195 F. 578 affirmed.
The facts, which involve the construction of the Sherman Anti-Trust Act and determining whether the combination charged in an indictment thereunder of various manufacturers of patented shoe machinery constituted a violation thereof, are stated in the opinion.
MR. JUSTICE HOLMES delivered the opinion of the Court.
This is a writ of error to determine whether two counts in an indictment, as construed by the district court, charge offenses under the Sherman Act of July 2, 1890, c. 647, 26 Stat. 209. They were held bad, on demurrer, by the district court.195 F. 578. The two counts allege substantially the same facts, the first laying them as a combination in restraint of the trade of the defendants themselves, the second as a conspiracy in restraint of the trade of others, shoe manufacturers.
The facts alleged are as follows: for the last twenty-five years, practically all the shoes worn in the United States have been made by the help of machines, grouped as lasting machines, welt-sewing machines, and outsole-stitching machines, heeling machines, and metallic fastening machines, there being a large variety of machines in each group. (These machines, of course, are not alleged to do all the work of making finished shoes.) There is a great number of shoe factories, and because the machines are expensive and the best of them patented, the manufacturers have had to get them principally from the defendants. Before and up to February 7, 1899, the defendants Winslow, Hurd, and Brown, through the Consolidated and McKay Lasting Machine Company, under letters patent, made sixty percent of all the lasting machines made in the United States; the defendants Barbour and Howe, through the Goodyear Shoe Machinery Company, in like manner made eighty percent of all the welt-sewing machines and outsole-stitching machines, and ten percent of all the lasting machines, and the defendant Storrow (against whom the indictment has been dismissed), through the McKey Shoe Manufacturing Company, made seventy percent of all the heeling machines and eighty percent of all the metallic fastening machines made in the United States. The defendants all were carrying on commerce among the states with such of the
shoe manufacturers as are outside Massachusetts, the state where the defendants made their machines.
On February 7, 1899, the three groups of defendants above named, up to that time separate, organized the United Shoe Machinery Company, and turned over to that company the stocks and business of the several corporations that they respectively controlled. The new company now makes all the machines that had been made in different places at a single new factory at Beverly, Massachusetts, and directly, or through subsidiary companies, carries on all the commerce among the states that had been carried on independently by the constituent companies before.

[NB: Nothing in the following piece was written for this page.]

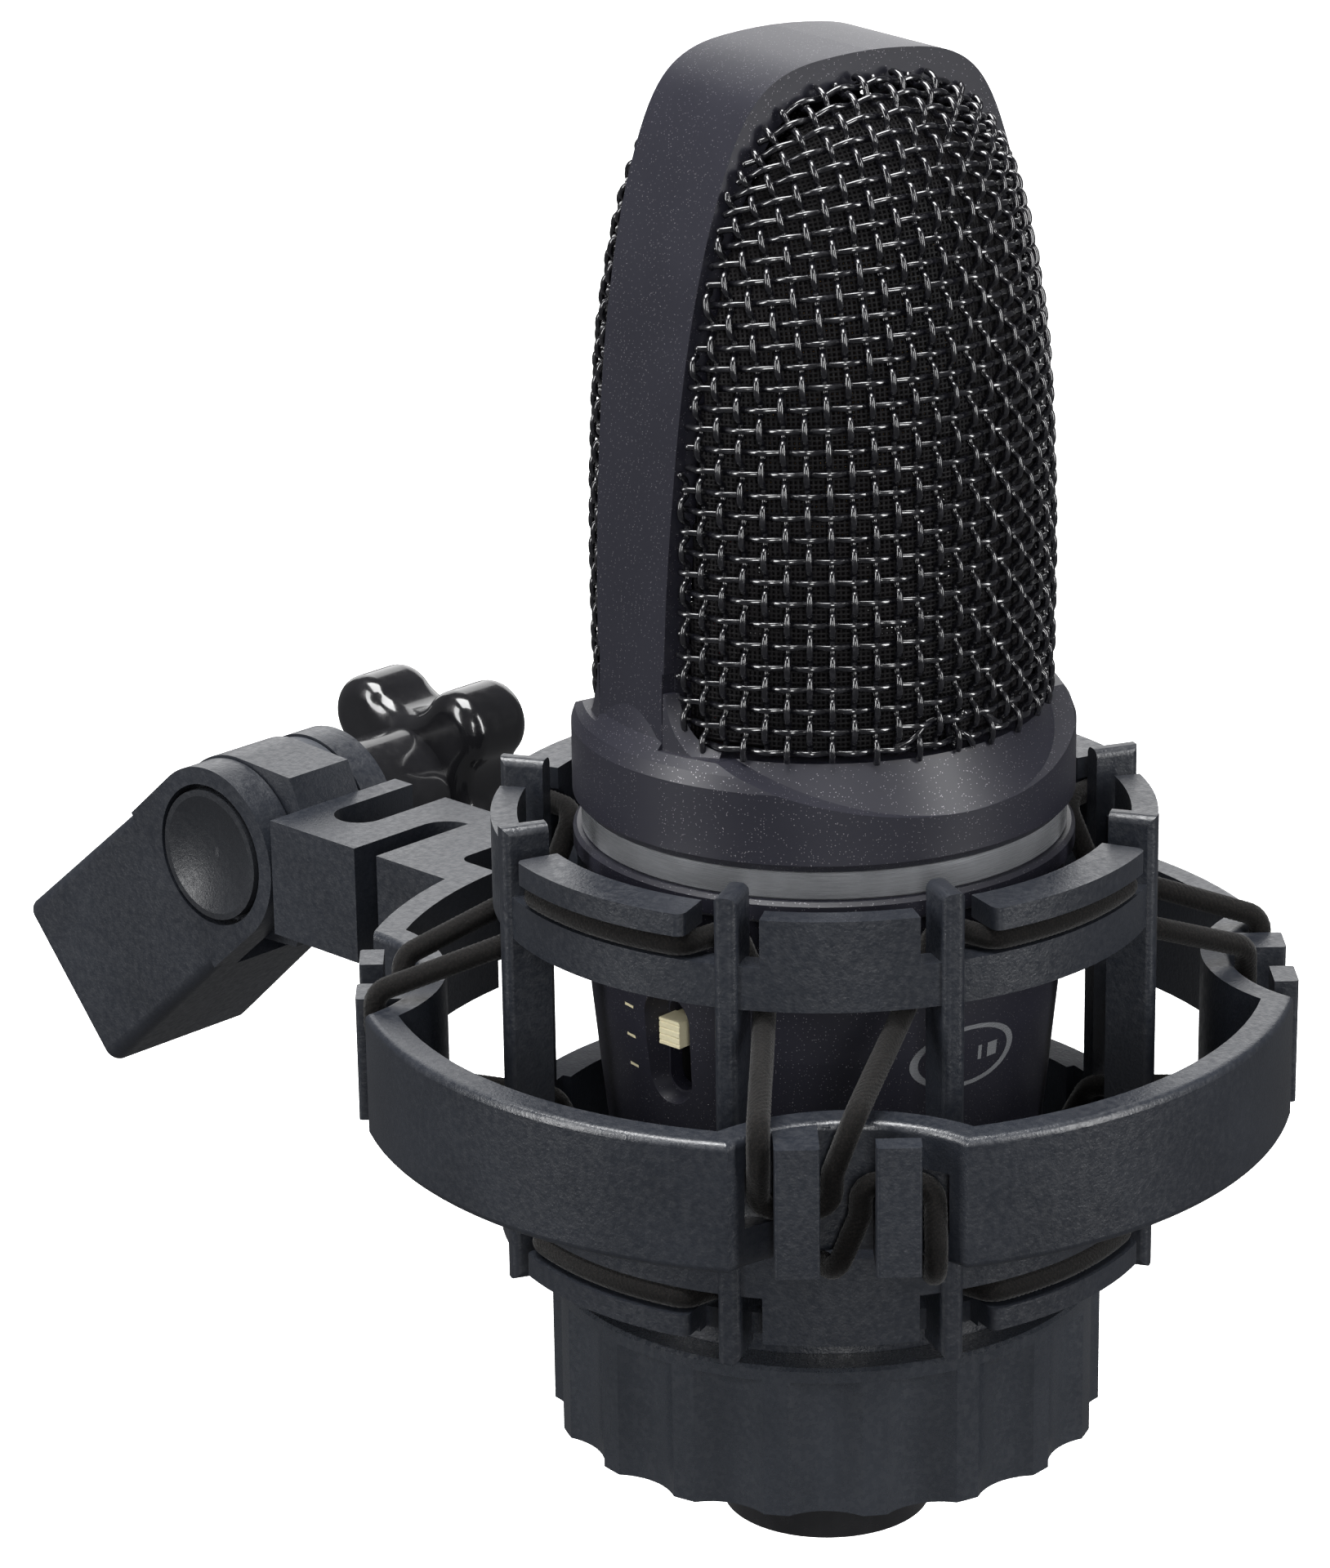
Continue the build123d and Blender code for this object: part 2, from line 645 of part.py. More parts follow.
def ring_section():
    """Four lobes joined by the arcs of the hook bays, with the pocket and bulge at the arm."""
    outer = Circle(RING_R)
    inner = Circle(RING_R - RING_WALL)
    for c in bay_circles(BAY_R):
        outer = outer - c
    for c in bay_circles(BAY_R + RING_WALL - 0.1):
        inner = inner - c
    block = Pos((ARM_X0 + ARM_X1) / 2, 53.0) * Rectangle(ARM_X1 - ARM_X0, 15.0)
    pocket = Pos(2.6, 48.0) * RectangleRounded(12.2, 9.6, 1.6)
    return outer + block - inner - pocket


def arm_section():
    """Meandering arm with two open slots."""
    body = Pos((ARM_X0 + ARM_X1) / 2, (56.0 + ARM_END) / 2) * Rectangle(ARM_X1 - ARM_X0, ARM_END - 56.0)
    slot_a = Pos(-3.5 + 3.15 + 10, 72.35) * Rectangle(20, 6.3) + Pos(-3.5 + 3.15, 72.35) * Circle(3.15)
    slot_b = Pos(5.5 - 3.8 - 10, 60.4) * Rectangle(20, 7.6) + Pos(5.5 - 3.8, 60.4) * Circle(3.8)
    return body - slot_a - slot_b


def hook(azimuth, offset, upper):
    """One hook block with its bridge to the bay wall."""
    t0 = offset - HOOK_W / 2
    t1 = offset + HOOK_W / 2
    block = box(HOOK_R0, HOOK_R1, t0, t1, RING_Z0, RING_Z1 - 0.2)
    block = fillet(block.edges().filter_by(Axis.Z).sort_by(Axis.X)[-2:], 0.4)
    if upper:
        bridge = box(42.2, HOOK_R0 + 1, t0, t1, HOOK_Z, RING_Z1 - 0.2)
    else:
        bridge = box(42.2, HOOK_R0 + 1, t0, t1, RING_Z0, RING_Z0 + RING_Z1 - HOOK_Z)
    return Rot(0, 0, azimuth) * (block + bridge)


def cord_seat(azimuth, sign, upper):
    """Relief in the bay wall for the cord that passes round one hook."""
    out = box(SEAT_R, HOOK_R0, 7.3, 10.1, 52.8, 59.2) + box(SEAT_R, HOOK_R0, 2.4, 7.4, 52.8, HOOK_Z)
    if not upper:
        out = mirrored(out, (RING_Z0 + RING_Z1) / 2)
    if sign < 0:
        out = mirror(out, Plane.XZ)
    return Rot(0, 0, azimuth) * out


def lug():
    """Rounded lug at the end of the arm."""
    low = 2 * PIVOT_Z
    pts = [(0, 76.0, RING_Z0), (0, 78.6, RING_Z0), (0, 80.3, low - 66.0), (0, PIVOT_Y, low - 66.5),
           (0, PIVOT_Y, 66.5), (0, 80.3, 66.0), (0, 78.6, RING_Z1), (0, 76.0, RING_Z1)]
    plate = Pos(LUG_X0, 0, 0) * extrude(make_face(Polyline(pts, close=True)), LUG_X1 - LUG_X0, dir=(1, 0, 0))
    boss = Pos(LUG_X0, PIVOT_Y, PIVOT_Z) * Rot(0, 90, 0) * rod(LUG_R, LUG_X1 - LUG_X0)
    return plate + boss


def outer_ring():
    """Outer ring with its hooks, meandering arm and swivel lug."""
    height = RING_Z1 - RING_Z0
    ring = Pos(0, 0, RING_Z0) * extrude(ring_section() + arm_section(), height)
    flats = ring.faces().sort_by(Axis.Z)
    rims = [flats[-1].outer_wire().edges(), flats[0].outer_wire().edges()]
    ring = fillet([e for e in rims[0] + rims[1] if e.length > 20], RING_EDGE)
    for azimuth, sign in BAYS:
        ring = ring - cord_seat(azimuth, sign, True) - cord_seat(azimuth, -sign, False)
        ring = ring + hook(azimuth, sign * HOOK_T, True)
        ring = ring + hook(azimuth, -sign * HOOK_T, False)
    ring = ring + lug()
    return ring - Pos(0, PIVOT_Y, PIVOT_Z) * Rot(0, 90, 0) * Cylinder(BOLT_R + 0.06, 60)


# =============================== swivel adapter ===============================

def adapter_place():
    """Location whose local +X runs along the adapter from the pivot to its mouth."""
    return Location((0, PIVOT_Y, PIVOT_Z), (0, 0, 90)) * Location((0, 0, 0), (0, -REST_TILT, 0))


def adapter():
    """Tapered block with a two-sided fork and a bore for the threaded insert."""
    mid = (FORK_X0 + FORK_X1) / 2
    near = Plane(origin=(9.0, -mid, 0), x_dir=(0, 1, 0), z_dir=(1, 0, 0)) * RectangleRounded(20.4, 21.4, 1.4)
    far = Plane(origin=(BLOCK_LEN, -mid, 0), x_dir=(0, 1, 0), z_dir=(1, 0, 0)) * RectangleRounded(22.4, 22.6, 1.8)
    block = loft([near, far])
    block = fillet(block.faces().sort_by(Axis.X)[-1].edges(), 0.7)
    cheeks = Pos(0, -mid, 0) * Rot(90, 0, 0) * Cylinder(FORK_R, FORK_X1 - FORK_X0)
    cheeks = cheeks + box(0, 18.4, -FORK_X1, -FORK_X0, -FORK_R, FORK_R)
    cheeks = cheeks & box(-20, 9.4, -40, 40, -20, 20)
    body = block + cheeks
    gap_x0 = LUG_X0 - 0.2
    gap_x1 = 7.4
    gap = Pos(0, -(gap_x0 + gap_x1) / 2, 0) * Rot(90, 0, 0) * Cylinder(LUG_R + 1.0, gap_x1 - gap_x0)
    gap = gap + box(-20, 0, -gap_x1, -gap_x0, -20, 20)
    swing = box(-20, 10.8, -gap_x1, -gap_x0, -20, -4.5)
    body = body - gap - swing
    body = body - Rot(90, 0, 0) * Cylinder(BOLT_R + 0.05, 80)
    dish = Pos(0, -FORK_X0 + 0.1, 0) * Rot(90, 0, 0) * rod(8.6, 2.6)
    body = body - dish
    bore = Pos(15.5, -mid, 0) * Rot(0, 90, 0) * rod(9.4, 40)
    body = body - bore
    return adapter_place() * body


def along_adapter(solid):
    mid = (FORK_X0 + FORK_X1) / 2
    return adapter_place() * Pos(0, -mid, 0) * Rot(0, 90, 0) * solid


def thread_insert():
    """Brass insert with the larger stand thread."""
    return along_adapter(ring_z(9.38, INSERT_R, 16.5, BLOCK_LEN) + ring_z(9.38, 0, 15.6, 16.5))


def thread_reducer():
    """Reducer with the smaller stand thread and a screwdriver slot."""
    reducer = ring_z(INSERT_R - 0.02, STAND_R, 17.0, BLOCK_LEN - 0.4)
    return along_adapter(reducer - box(-9, 9, -0.8, 0.8, BLOCK_LEN - 2.2, BLOCK_LEN + 1))


def pivot_bolt():
    """Swivel bolt from the dished cap through both cheeks into the knob."""
    shank = Pos(-6.9, PIVOT_Y, PIVOT_Z) * Rot(0, 90, 0) * rod(BOLT_R, 32.5)
    head = Pos(-7.0, PIVOT_Y, PIVOT_Z) * Rot(0, 90, 0) * rod(5.6, 0.7)
    return shank + head


def dish_cap():
    """Round dished cap over the bolt head."""
    disc = rod(7.9, 1.9)
    ball = Pos(0, 0, -16.4) * Sphere(17.9)
    cap = Pos(-8.95, PIVOT_Y, PIVOT_Z) * Rot(0, 90, 0) * (disc - ball)
    return cap


def friction_washer():
    """Toothed friction washer between lug and far cheek."""
    w = Pos(5.15, PIVOT_Y, PIVOT_Z) * Rot(0, 90, 0) * (rod(10.4, 2.1)
                                                      - Cylinder(BOLT_R + 0.02, 9))
    return w


def knob_outline():
    """Four lobes and four hollows, each arc tangent to the next."""
    tip_c = 11.2
    tip_r = 4.9
    dip_c = 15.3
    gap = sqrt(tip_c ** 2 + dip_c ** 2 - 2 * tip_c * dip_c * cos(radians(45)))
    dip_r = gap - tip_r
    edges = []
    for i in range(4):
        tip = Vector(*polar(tip_c, 40 + 90 * i, 0))
        before = Vector(*polar(dip_c, -5 + 90 * i, 0))
        after = Vector(*polar(dip_c, 85 + 90 * i, 0))
        following = Vector(*polar(tip_c, 130 + 90 * i, 0))
        start = tip + (before - tip) * (tip_r / gap)
        stop = tip + (after - tip) * (tip_r / gap)
        onward = following + (after - following) * (tip_r / gap)
        edges.append(ThreePointArc(start, Vector(*polar(tip_c + tip_r, 40 + 90 * i, 0)), stop))
        edges.append(ThreePointArc(stop, Vector(*polar(dip_c - dip_r, 85 + 90 * i, 0)), onward))
    return make_face(edges)


def knob():
    """Four-lobed clamping knob with a round stem."""
    head = extrude(knob_outline(), 10.0)
    head = fillet(head.edges().group_by(Axis.Z)[-1] + head.edges().group_by(Axis.Z)[0], 2.4)
    stem = Pos(0, 0, -11.0) * rod(7.8, 12.5)
    body = head + stem
    body = body - Pos(0, 0, -12) * rod(4.2, 16.6)
    return Pos(22.9, PIVOT_Y, PIVOT_Z) * Rot(0, 90, 0) * body


def knob_nut():
    """Brass bush moulded into the knob."""
    bush = rod(4.2, 15.6)
    bush = bush - Cylinder(BOLT_R + 0.05, 40)
    return Pos(11.9, PIVOT_Y, PIVOT_Z) * Rot(0, 90, 0) * bush


# =============================== export ===============================

def mic_place(solid):
    """The microphone stands a little turned in its clamp."""
    return Rot(0, 0, MIC_TURN) * solid


PARTS = {
    "mic_frame": mic_place(mic_frame()),
    "mesh_front": mic_place(mesh_shell(0, -1.4, -1)),
    "mesh_rear": mic_place(mesh_shell(0, -1.4, 1)),
    "mesh_front_fine": mic_place(mesh_rim(-1)),
    "mesh_rear_fine": mic_place(mesh_rim(1)),
    "head_deck": mic_place(head_deck()),
    "deck_screws": mic_place(deck_screws()),
    "capsule_saddle": mic_place(capsule_saddle()),
    "saddle_pad": mic_place(saddle_pad()),
    "capsule_plate": mic_place(capsule_plate()),
    "capsule_rings": mic_place(capsule_rings()),
    "capsule_screws": mic_place(capsule_screws()),
    "diaphragms": mic_place(diaphragms()),
    "capsule_leads": mic_place(capsule_leads()),
    "trim_ring": mic_place(trim_ring()),
    "inner_collar": mic_place(inner_collar()),
    "body_shell": mic_place(body_shell()),
    "pad_slider": mic_place(slider(-1)),
    "bass_slider": mic_place(slider(1)),
    "pad_switch": mic_place(switch_body(-1)),
    "bass_switch": mic_place(switch_body(1)),
    "chassis": mic_place(chassis()),
    "main_board": mic_place(main_board()),
    "board_parts": mic_place(board_parts()),
    "tail_tube": mic_place(tail_tube()),
    "tail_ring": mic_place(tail_ring()),
    "xlr_insert": mic_place(xlr_insert()),
    "xlr_pins": mic_place(xlr_pins()),
    "cage": cage(),
    "collet": collet(),
    "lock_nut": lock_nut(),
    "elastic_upper": elastic(True),
    "elastic_lower": elastic(False),
    "outer_ring": outer_ring(),
    "adapter": adapter(),
    "thread_insert": thread_insert(),
    "thread_reducer": thread_reducer(),
    "pivot_bolt": pivot_bolt(),
    "dish_cap": dish_cap(),
    "friction_washer": friction_washer(),
    "knob": knob(),
    "knob_nut": knob_nut(),
}

os.makedirs("parts", exist_ok=True)
for name, solid in PARTS.items():
    export_step(solid, f"parts/{name}.step")
    box_ = solid.bounding_box()
    print(f"{name:18s} solids {len(solid.solids())} volume {solid.volume:10.1f} "
          f"x {box_.min.X:7.1f} {box_.max.X:7.1f}"
          f" y {box_.min.Y:7.1f} {box_.max.Y:7.1f} z {box_.min.Z:7.1f} {box_.max.Z:7.1f}")
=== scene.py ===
import json
import math

import bpy
import numpy as np
from mathutils import Matrix, Vector
from mathutils.bvhtree import BVHTree


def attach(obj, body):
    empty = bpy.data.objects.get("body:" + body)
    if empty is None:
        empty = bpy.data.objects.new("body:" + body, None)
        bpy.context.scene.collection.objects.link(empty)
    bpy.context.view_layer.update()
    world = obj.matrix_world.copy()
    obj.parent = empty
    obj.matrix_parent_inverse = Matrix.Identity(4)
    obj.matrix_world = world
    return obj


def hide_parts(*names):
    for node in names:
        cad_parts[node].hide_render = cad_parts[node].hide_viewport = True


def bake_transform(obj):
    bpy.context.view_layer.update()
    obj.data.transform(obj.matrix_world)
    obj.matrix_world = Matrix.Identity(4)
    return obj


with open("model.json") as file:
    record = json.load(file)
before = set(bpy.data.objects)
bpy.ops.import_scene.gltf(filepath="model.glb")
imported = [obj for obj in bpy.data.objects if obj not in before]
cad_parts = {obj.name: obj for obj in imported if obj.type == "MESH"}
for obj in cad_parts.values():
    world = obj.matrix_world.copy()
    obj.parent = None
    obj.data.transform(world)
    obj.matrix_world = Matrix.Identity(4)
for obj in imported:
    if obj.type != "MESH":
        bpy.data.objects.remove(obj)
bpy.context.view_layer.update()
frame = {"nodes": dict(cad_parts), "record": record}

NODES = frame["nodes"]
MM = 0.001

MIC_TURN = math.radians(-12.6)      # the microphone's address side, from -Y
VIEW_TURN = -47.6                   # degrees round Z from the front to the camera

WINDOW_CENTRE_Z = 0.118     # rays that measure the mesh windows run towards here
WINDOW_LOW = -52            # degrees of elevation where the rays up a window start
WINDOW_RAYS = 561
WINDOW_RAY_STEP = 0.25      # degrees, up a window
LEVEL_RAYS = 240
LEVEL_RAY_STEP = 0.5        # degrees, round a window to each side
LEAN_SHARE = 0.8            # how far a level wire's rays lean with the window's slope
FIRST_ROW = 0.35            # distance of the first level row from the window's foot, in steps
SLOPE_REACH = 0.0008        # half the stretch that a window's slope is read over

WIRE_PITCH = 0.00224        # coarse woven layer
WIRE_STEPS = 8              # grid points from one wire to the next
WIRE_RADIUS = 0.00035
WIRE_LIFT_ACROSS = 0.00026  # how far the level wires rise and fall
WIRE_LIFT_UP = 0.00052      # how far the upright wires do
WIRE_SIDES = 8
WIRE_PROUD = 0.3            # how far out the upright wires sit, as a share of their lift
WIRE_SINK = 0.6             # how far in all wires sit, as a share of their radius
CRIMP_UP = 0.32             # below 1 flattens the crests of the upright wires
FINE_PITCH = 0.00050        # fine inner layer
FINE_RADIUS = 0.00021
FINE_SIDES = 4

BODY_RADIUS = 0.0235        # of the body skin near the badge, to turn widths into angles
MARK_LIFT = 0.00004         # of a printed mark off the skin
BADGE_ANGLE = 1.0           # degrees round from the address side
BADGE_Z = 0.0600
BADGE_HALF_WIDTH = 0.0064
BADGE_HALF_HEIGHT = 0.0034
BADGE_INNER = 0.86          # inner edge of the oval's line, as a share of its outer edge
BADGE_POINTS = 72
BADGE_BARS = ((-0.62, -0.42), (-0.30, 0.30), (0.42, 0.62))      # shares of the half width
BADGE_BAR_HALF = 0.0008
SWITCH_HEIGHT = 0.0602
SWITCH_ANGLE = 76.0         # degrees round from the address side, each way
TICK_PITCH = 0.0034
TICK_HALF = 0.00016
TICK_FROM, TICK_TO = 11.5, 15.0     # degrees beyond the switch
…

The defendants have ceased to sell shoe machinery to the shoe manufacturers. Instead, they only let machines, and on the condition that, unless the shoe manufacturers use only machines of the kinds mentioned, furnished by the defendants, or if they use any such machines furnished by other machinery makers, then all machines let by the defendants shall be taken away. This condition they constantly have enforced. The defendants are alleged to have done the acts recited with intent unreasonably to extend their monopolies, rights, and control over commerce among the states, to enhance the value of the same at the expense of the public, and to discourage others from inventing and manufacturing machines for the work done by those of the defendants. The organization of the new company and the turning over of the stocks and business to it are alleged to constitute a breach of the Sherman Act.
It is to be observed that the conditions now inserted in the leases are not alleged to have been contemporaneous with the combination, or to have been contemplated when it was made. The district court construed the indictment as confined to the combination of February 7 -- that is, simply to the merger of the companies, without regard to the leases subsequently made, 195 F. 592, 594,
and we have no jurisdiction to review this interpretation of the indictment. United States v. Patten,226 U. S. 525. Hence, the only question before us is whether that combination, taken by itself, was within the penalties of the Sherman Act. The validity of the leases, or of a combination contemplating them, cannot be passed upon in this case.
Thus limited, the question does not require lengthy discussion, and a large part of the argument addressed to us concerned matters not open here. On the face of it, the combination was simply an effort after greater efficiency. The business of the several groups that combined, as it existed before the combination, is assumed to have been legal. The machines are patented, making them is a monopoly in any case, the exclusion of competitors from the use of them is of the very essence of the right conferred by the patents, Paper Bag Patent Case,210 U. S. 405, 210 U. S. 429, and it may be assumed that the success of the several groups was due to their patents having been the best. As, by the interpretation of the indictment below (195 F. 591) and by the admission in argument before us, they did not compete with one another, it is hard to see why the collective business should be any worse than its component parts. It is said that from seventy to eighty percent of all the shoe machinery business was put into a single hand. This is inaccurate, since the machines in question are not alleged to be types of all the machines used in making shoes, and since the defendants' share in commerce among the states does not appear. But taking it as true, we can see no greater objection to one corporation manufacturing seventy percent of three noncompeting groups of patented machines collectively used for making a single product than to three corporations making the same proportion of one group each. The disintegration aimed at by the statute does not extend to reducing all manufacture to isolated units of the lowest degree.
It is as lawful for one corporation to make every part of a steam engine, and to put the machine together, as it would be for one to make the boilers and another to make the wheels. Until the one intent is nearer accomplishment than it is by such a juxtaposition alone, no intent could raise the conduct to the dignity of an attempt. See Virtue v. Creamery Package Manufacturing Co. ante, p. 8; Swift & Co. v. United States,196 U. S. 375, 196 U. S. 396.
It was argued as an afterthought that the Act of March 2, 1907, c. 2564, 34 Stat. 1246, under which the United States took this writ of error was repealed by the Judicial Code of March 3, 1911, c. 231, 36 Stat. 1087, 1168. But it is not mentioned among the statutes expressly repealed by § 297 of the latter act, it is not superseded by any other regulations of the matter, it is a special provision, and on principles similar to those discussed in Ex Parte United States,226 U. S. 420, it must be held not to have been repealed. See further Johnson v. United States,225 U. S. 405, 225 U. S. 419; Petri v. Creelman Lumber Co.,199 U. S. 487, 199 U. S. 497.